La bande dessinée au Québec a évolué avec son temps, et en particulier avec la révolution numérique. «Grâce à la technologie, on peut publier facilement» souligne Francis «Grazo» Pelletier, auteur sherbrookois de «La quête de l’œuf». «C’était bien plus dur de se lancer dans les années 80 parce qu’avec les techniques d’édition de l’époque, il était impossible d’éditer un petit tirage (N.D.A < 500 exemplaires). Mais avec l’arrivée de l’impression numérique et d’Internet, tout est devenu plus simple et facile de faire de l’impression à petit tirage». La possibilité de publier et de diffuser sa production sur le web a permis à des auteur.es de se faire connaître comme par exemple Pénélope Bagieu avec «Ma vie est tout à fait fascinante» ou Boum et ses «Boumeries» dont les strips ont d’abord été publiés sur le web avant d’être édités sur papier. Francis Saint-Martin, auteur de «Dans la tête de François» (illustrations de Marc Bruneau), a suivi ce modèle: «À l’origine j’étais auteur de blagues quotidiennes sur ma page FB, puis j’ai été contacté pour les mettre en BD. J’ai ainsi découvert la BD québécoise, et je n’avais pas conscience de l’ampleur de la production, de sa richesse et de sa variété.»
Quelle est donc sa spécificité à cette bande dessinée québécoise si riche et variée? Denis Shelton propose de voir en elle un pont entre la BD européenne et le Comics des USA: «la BD québécoise est difficile à unifier, de trouver une école. Il y a beaucoup d’autobiographies, mais pas vraiment de style dans la mesure où il existe un mariage entre USA et Europe.

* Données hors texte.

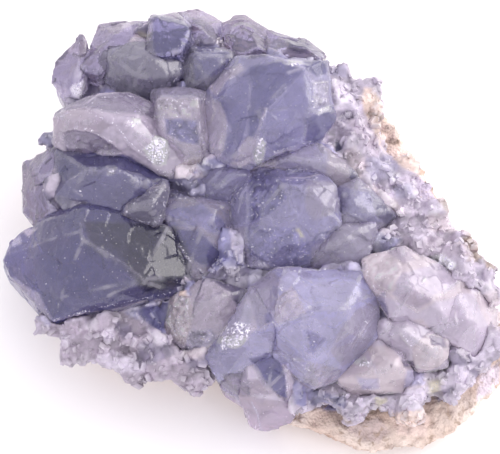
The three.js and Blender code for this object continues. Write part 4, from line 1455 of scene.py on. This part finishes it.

Moi-même étant fils d’un couple mixte anglo-franco, j’ai baigné dans ces deux cultures». La carrière de Denis Rodier – illustrateur pour les prestigieuses maisons d’édition DC Comis (USA) et Delcourt (France) – qui s’est construite au hasard des rencontres entre les deux rives de l’océan Atlantique est également un exemple du «carrefour des cultures» que peut être la BD québécoise.
Pour ce qui est du style, Iris, illustratrice de «L’ostie de chat», relève que du fait des plus petits tirages de la BD québécoise, les auteur.e.s sont «plus libres, et proposent une BD plus intimiste et proche d’eux». Pour Francis Desharnais («La petite Russie», prix des Libraires 2019) «les auteur.es utilisent la réalité de la vie, l’Histoire, le joual et la typicité de la langue québécoise» tandis que Pascal Girard, auteur de «La collectionneuse» trouve que «dans la BD du Québec, on situe nos histoires dans des lieux du réel, c’est peut être ça notre spécificité. Et Michel a cette dimension territoire ou terroir très prononcée.»
Michel? C’est Michel Rabagliati, l’auteur de la série des «Paul», qu’à peu près toutes et tous les bédéistes interrogés ont nommé comme LA BD à offrir pour découvrir ce qu’est la BD québécoise. Et Michel Rabagliati confirme avec simplicité et candeur l’opinion de ses collègues: «lorsqu’en 1999 le premier volume de Paul a très bien fonctionné, cela a été un coup de projecteur énorme pour l’ensemble de la BD au Québec. Les gens venaient me voir pour me dire qu’ils découvraient une BD autre que celle des Tintin de leur enfance, une BD adulte. Et ça a redonné un vrai élan à la BD d’ici qui était en crise à la fin des années 90».
L’influence de Tintin, Astérix, de tous les classiques de la BD jeunesse franco-belge, sur l’image que l’on porte sur la BD masque un champ de créations graphiques et d’histoires originales incroyables. Toutes ces histoires qui parlent d’ici, qui utilisent la langue d’ici et qui sont mises en cases et en images par des gens d’ici sont là à découvrir dans les librairies et les bibliothèques du Québec.